Executing all rules might work in some cases, but even then it presents the problem of ordering (unless your rules are side-effect free)
The only way to tell if this works is to try it, though.
a) in general, you don't want to see the conflicts. This is a mater of system behavior. The rules are not side effect free, by design (calling the cops is a side effect :-) ).
However, they can be set not to immediately execute, so you get an idea about system behavior before it is actually executed. And can make certain checks there.
b) providing good visualization about what is going to happen at each action for all the rules isn't hard, and can be done as part of editing the scripts in the UI.
c) All conditions for one rule are in a single place is a problem. Not because it is not good software engineering, but because you are now asking the business user to think about things in a way that is most unnatural.
Let me try to explain, go ask a business user something like: "What is a preferred customer?" vs. "What should we do for large orders?"
In the first case, they usually have a very clear and concise answer, backed by the business strategic vision, contracts and marketing information.
For the second, they have to dredge up all the possible conditions.
A bit off topic but then again, not if I think of it: I don't know if you address this issue in your book, but when I look at those rules, there's one thing what I find difficult - in large rule based systems you will eventually need the meta level i.e. a possibility to have some sort of abstract form to describe the rules so you can analyse and dissect the rules not just process them. The reasons for this are different, from conflict detection to usage analysis and visualisation. While DSL can be most expressive, the expressiveness of the language is in inverse proportion to its "dissectability". Introducing new concepts using objects makes this analysis a lot easier (in addition that people tend to wrap their heads around objects more easily) . So eventually, you will reinvent just a good OO design in your DSL... Hmm, was there a point in my comment, figure out I must.
Amazing, I did something about that two days ago, and wasn't sure if I wanted to post that or nto.
how you acquire the knowledge you need to build those rules is one matter. But what do you do with this information?
You go for the executable specification. The way it flows out of interviewed users mouths is how it's written down, and then you feed it to a machine that can execute it. This does have many advantages, granted.
The option that you already dismissed is to take the information you get from your users (grouped by condition) and manually transform it into another structure (by event, with all conditions manually assembled for each event).
The question is only, how much thought has to go into this assembling? Can it just be merged automatically? Does the user have to give hints (priority, ignore)?
What is more confusing? Keeping the the specs and the implementation separate (with all those well-understood problems), or keeping it together and having to do the merging in your head (or visualized by a tool) each time you need to understand how a specific case would be processed?

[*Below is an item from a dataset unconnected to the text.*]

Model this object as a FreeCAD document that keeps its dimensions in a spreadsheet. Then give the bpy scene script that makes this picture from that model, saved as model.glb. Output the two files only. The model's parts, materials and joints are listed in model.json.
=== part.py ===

Which is easier to test? How can I know which FIT tests to write without seeing how many different code paths a single event might follow? Which combinations of input data will give me full coverage?
I'm not saying you're wrong. It might work. But I think your polymorphism analogy breaks here. In C#, a refactoring that replaces if loops (ha!) with polymorphism is a good thing and almost always brings more advantages than disadvantages. What I'm saying is that from this you cannot conclude that the same is true for what you're proposing. It's not automatically better by inductive reasoning.
It's nothing that we can know in advance, which makes it quite interesting. Experience will tell.
What you've written in a) I completely did not get. Sure there are side effects in real live. That's why I think that just executing all possible rules, in any order, will not work.
The option I dismissed was to keep thinking in conditional on the events.
I don't want that.
Being able to see exactly what will happen in the case of an event, including everything that goes on across all variations is essential. That is understood and agreed.
BUT, that isn't how I want to build and think about the system.
Also note that I am not actually saying anything about how I am going to implement it, only that the way that I think about it should be scenario based, not conditional on event based.
The problem of conditional on event is that it fractures the logic, make maintenance harder and force you to think in unnatural ways.
If the only thing that is an issue with the scenario based approach is that you want to see everything that goes on for an event, that is very easily done.
How to test? You test each scenario in isolation.
Then you go to the business and ask them about more complex scenarios, what happen when a check bounce for a preferred member for the 10th time?
Something else that I think you should consider is that the output of this isn't the actual execution. It is the instruction to execute. And we can build a set of rules that manages that.
For example calling the cops and extending credits are invalid together.
(Totally Off Topic - I am using Google Chrome to write this comment and it is totally sweet...)
i guess i am getting hung up over the fact that i (as a simple developer) don't know how to ask the right questions
(if i did then why would i need a DSL, right?)
perhaps that is what i was missing... or maybe i still am :)
i was looking at this as something that the business user will use or create (in the spirit of crossing the great divide)
in other words... i was thinking that a business user would sit down and create a file called "preferred_customer.boo"
am i correct in this thinking or are you coming from the perspective that the business user will be using a UI to create these scenarios?
if we are talking about a file named "preferred_customer.boo" that is generated or created from a UI then i get it... 100%
a UI could totally handle the presentation and management of scenarios in such a way where the business user gets the "50,000 foot view"
an entire view of the scenario and events is not important to the system only to the business user
if we are talking about a business user generating this file then i think that my earlier post and Stefan's points hold more value since again the entire view is more important to the business user
Checked the stats, almost 8% of the visitors are using Chrome.
I don't have a UI in mind for that. That is not required.
But at any rate, if we had UI, it would be, at most, something like a syntax highlighted text box and a view of the relevant sections of related scenarios
Hey, I totally agree that this would be sweet if it works, and I also don't want to spend my life in linear condition evaluation mode if it can be helped. I'm only not quite as sure that the automatic merging of several rules is so easily manageable. If the user has to give hints, visualization tools are helpful but it still has to be done. This requires quite some abstraction and discipline.
If you ever build something like that for an actual system, tell us how it works out!